Short task:
Please give the listing again, word for word, with nothing left out.

Recorded information:
########################################
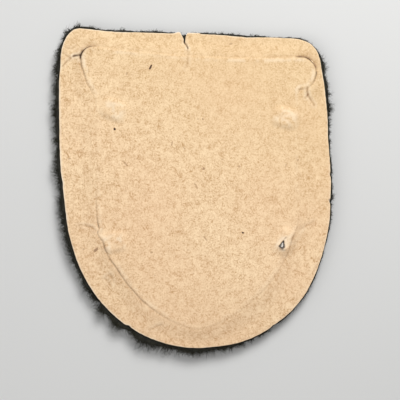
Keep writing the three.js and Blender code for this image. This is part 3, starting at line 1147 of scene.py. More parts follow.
CREASES = (
    Crease(((-2.0, 32.6), (-2.0, 32.15), (-1.55, 31.6), (-1.2, 30.9)), Wear.CRACK, 0.14, 0.14, 1.2),
    Crease(((-1.25, 30.5), (-1.15, 29.4), (-1.3, 27.2), (-1.7, 26.6)), Wear.FOLD, 0.20, 0.05, 0.45),
    Crease(((-24.4, 30.3), (-24.75, 29.6), (-24.8, 28.8)), Wear.CRACK, 0.26, 0.10, 1.0),
    Crease(((-24.7, 29.4), (-25.2, 29.4), (-26.4, 29.2)), Wear.CRACK, 0.16, 0.12, 1.7),
    Crease(((-26.2, 29.25), (-27.0, 28.7), (-27.8, 28.1), (-28.8, 27.0)), Wear.FOLD, 0.18, 0.05, 0.5),
    Crease(((-28.7, 29.9), (-28.1, 29.5), (-27.0, 28.8)), Wear.FOLD, 0.18, 0.05, 0.4),
    Crease(((-28.2, 31.0), (-26.8, 30.9), (-25.9, 31.4)), Wear.FOLD, 0.18, 0.04, 0.35),
    Crease(
        ((25.1, 22.2), (25.05, 21.3), (25.2, 20.6), (25.9, 19.5), (26.6, 18.4)), Wear.FOLD, 0.20, 0.08, 0.75
    ),
    Crease(((25.3, 20.8), (24.7, 20.0)), Wear.FOLD, 0.18, 0.05, 0.55),
    Crease(((-25.2, -8.0), (-24.0, -8.1), (-22.5, -8.4), (-21.4, -9.2)), Wear.FOLD, 0.19, 0.06, 0.6),
    Crease(((23.6, -8.9), (24.6, -8.2), (26.6, -7.2)), Wear.FOLD, 0.22, 0.04, 0.35),
    Crease(((28.2, -16.5), (27.0, -17.3), (26.2, -18.6)), Wear.FOLD, 0.25, 0.03, 0.25),
    Crease(((23.7, -7.9), (23.0, -9.4), (21.9, -11.1)), Wear.FOLD, 0.30, 0.04, 0.3),
    Crease(((20.0, -11.05), (20.35, -10.75)), Wear.CRACK, 0.13, 0.05, 0.7),
    Crease(((-19.0, -19.3), (-18.3, -18.8), (-17.9, -19.6), (-17.5, -20.6)), Wear.FOLD, 0.2, 0.05, 0.5),
    Crease(((-19.5, -19.6), (-18.8, -20.6), (-18.0, -21.4)), Wear.FOLD, 0.2, 0.04, 0.3),
    Crease(((-9.6, -31.1), (-8.2, -30.4), (-6.9, -29.9)), Wear.FOLD, 0.22, 0.04, 0.4),
)

FLECKS = (
    # The first four are painted shadow in the gap round the tear.
    Fleck(18.92, -12.73, 0.34, 0.20, -48, 1.0),
    Fleck(19.45, -13.08, 0.50, 0.24, -26, 1.0),
    Fleck(19.99, -12.62, 0.60, 0.24, 90, 1.0),
    Fleck(19.93, -11.75, 0.45, 0.12, 88, 0.8),
    Fleck(-9.4, 26.7, 0.75, 0.24, 65, 0.95),
    Fleck(-17.3, 13.1, 0.30, 0.30, 0, 1.0),
    Fleck(10.9, -9.7, 0.32, 0.24, 0, 1.0),
    Fleck(30.0, -2.4, 0.26, 0.26, 0, 0.8),
    Fleck(2.3, 4.4, 0.34, 0.34, 0, 0.55),
    Fleck(-21.4, -13.45, 0.75, 0.36, 38, 0.6),
    Fleck(-24.2, -13.3, 0.3, 0.22, 10, 0.4),
    Fleck(-14.9, 5.5, 0.9, 0.2, -48, 0.45),
    Fleck(-4.7, 9.9, 0.6, 0.2, 75, 0.45),
    Fleck(-2.0, 8.9, 0.5, 0.18, -55, 0.4),
    Fleck(0.6, 0.6, 0.9, 0.2, -62, 0.4),
    Fleck(2.1, 15.3, 0.28, 0.22, 90, 0.5),
    Fleck(1.0, 15.3, 0.22, 0.2, 0, 0.35),
    Fleck(6.4, 6.4, 0.24, 0.2, 0, 0.4),
    Fleck(10.1, 4.9, 0.3, 0.24, 0, 0.5),
    Fleck(23.0, 6.3, 0.3, 0.22, 30, 0.45),
    Fleck(-9.2, -14.0, 0.3, 0.24, 0, 0.45),
    Fleck(2.6, -10.9, 0.75, 0.22, -55, 0.45),
    Fleck(8.3, 31.9, 0.4, 0.26, 20, 0.4),
    Fleck(-14.6, 25.3, 0.35, 0.22, 60, 0.4),
    Fleck(-27.3, 6.6, 0.4, 0.2, 20, 0.4),
    Fleck(20.4, 5.2, 0.5, 0.18, 70, 0.35),
)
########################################
Result:
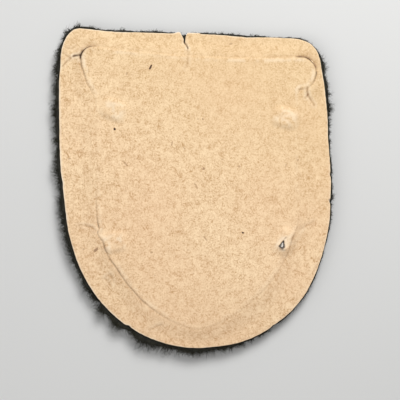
Keep writing the three.js and Blender code for this image. This is part 3, starting at line 1147 of scene.py. More parts follow.
CREASES = (
    Crease(((-2.0, 32.6), (-2.0, 32.15), (-1.55, 31.6), (-1.2, 30.9)), Wear.CRACK, 0.14, 0.14, 1.2),
    Crease(((-1.25, 30.5), (-1.15, 29.4), (-1.3, 27.2), (-1.7, 26.6)), Wear.FOLD, 0.20, 0.05, 0.45),
    Crease(((-24.4, 30.3), (-24.75, 29.6), (-24.8, 28.8)), Wear.CRACK, 0.26, 0.10, 1.0),
    Crease(((-24.7, 29.4), (-25.2, 29.4), (-26.4, 29.2)), Wear.CRACK, 0.16, 0.12, 1.7),
    Crease(((-26.2, 29.25), (-27.0, 28.7), (-27.8, 28.1), (-28.8, 27.0)), Wear.FOLD, 0.18, 0.05, 0.5),
    Crease(((-28.7, 29.9), (-28.1, 29.5), (-27.0, 28.8)), Wear.FOLD, 0.18, 0.05, 0.4),
    Crease(((-28.2, 31.0), (-26.8, 30.9), (-25.9, 31.4)), Wear.FOLD, 0.18, 0.04, 0.35),
    Crease(
        ((25.1, 22.2), (25.05, 21.3), (25.2, 20.6), (25.9, 19.5), (26.6, 18.4)), Wear.FOLD, 0.20, 0.08, 0.75
    ),
    Crease(((25.3, 20.8), (24.7, 20.0)), Wear.FOLD, 0.18, 0.05, 0.55),
    Crease(((-25.2, -8.0), (-24.0, -8.1), (-22.5, -8.4), (-21.4, -9.2)), Wear.FOLD, 0.19, 0.06, 0.6),
    Crease(((23.6, -8.9), (24.6, -8.2), (26.6, -7.2)), Wear.FOLD, 0.22, 0.04, 0.35),
    Crease(((28.2, -16.5), (27.0, -17.3), (26.2, -18.6)), Wear.FOLD, 0.25, 0.03, 0.25),
    Crease(((23.7, -7.9), (23.0, -9.4), (21.9, -11.1)), Wear.FOLD, 0.30, 0.04, 0.3),
    Crease(((20.0, -11.05), (20.35, -10.75)), Wear.CRACK, 0.13, 0.05, 0.7),
    Crease(((-19.0, -19.3), (-18.3, -18.8), (-17.9, -19.6), (-17.5, -20.6)), Wear.FOLD, 0.2, 0.05, 0.5),
    Crease(((-19.5, -19.6), (-18.8, -20.6), (-18.0, -21.4)), Wear.FOLD, 0.2, 0.04, 0.3),
    Crease(((-9.6, -31.1), (-8.2, -30.4), (-6.9, -29.9)), Wear.FOLD, 0.22, 0.04, 0.4),
)

FLECKS = (
    # The first four are painted shadow in the gap round the tear.
    Fleck(18.92, -12.73, 0.34, 0.20, -48, 1.0),
    Fleck(19.45, -13.08, 0.50, 0.24, -26, 1.0),
    Fleck(19.99, -12.62, 0.60, 0.24, 90, 1.0),
    Fleck(19.93, -11.75, 0.45, 0.12, 88, 0.8),
    Fleck(-9.4, 26.7, 0.75, 0.24, 65, 0.95),
    Fleck(-17.3, 13.1, 0.30, 0.30, 0, 1.0),
    Fleck(10.9, -9.7, 0.32, 0.24, 0, 1.0),
    Fleck(30.0, -2.4, 0.26, 0.26, 0, 0.8),
    Fleck(2.3, 4.4, 0.34, 0.34, 0, 0.55),
    Fleck(-21.4, -13.45, 0.75, 0.36, 38, 0.6),
    Fleck(-24.2, -13.3, 0.3, 0.22, 10, 0.4),
    Fleck(-14.9, 5.5, 0.9, 0.2, -48, 0.45),
    Fleck(-4.7, 9.9, 0.6, 0.2, 75, 0.45),
    Fleck(-2.0, 8.9, 0.5, 0.18, -55, 0.4),
    Fleck(0.6, 0.6, 0.9, 0.2, -62, 0.4),
    Fleck(2.1, 15.3, 0.28, 0.22, 90, 0.5),
    Fleck(1.0, 15.3, 0.22, 0.2, 0, 0.35),
    Fleck(6.4, 6.4, 0.24, 0.2, 0, 0.4),
    Fleck(10.1, 4.9, 0.3, 0.24, 0, 0.5),
    Fleck(23.0, 6.3, 0.3, 0.22, 30, 0.45),
    Fleck(-9.2, -14.0, 0.3, 0.24, 0, 0.45),
    Fleck(2.6, -10.9, 0.75, 0.22, -55, 0.45),
    Fleck(8.3, 31.9, 0.4, 0.26, 20, 0.4),
    Fleck(-14.6, 25.3, 0.35, 0.22, 60, 0.4),
    Fleck(-27.3, 6.6, 0.4, 0.2, 20, 0.4),
    Fleck(20.4, 5.2, 0.5, 0.18, 70, 0.35),
)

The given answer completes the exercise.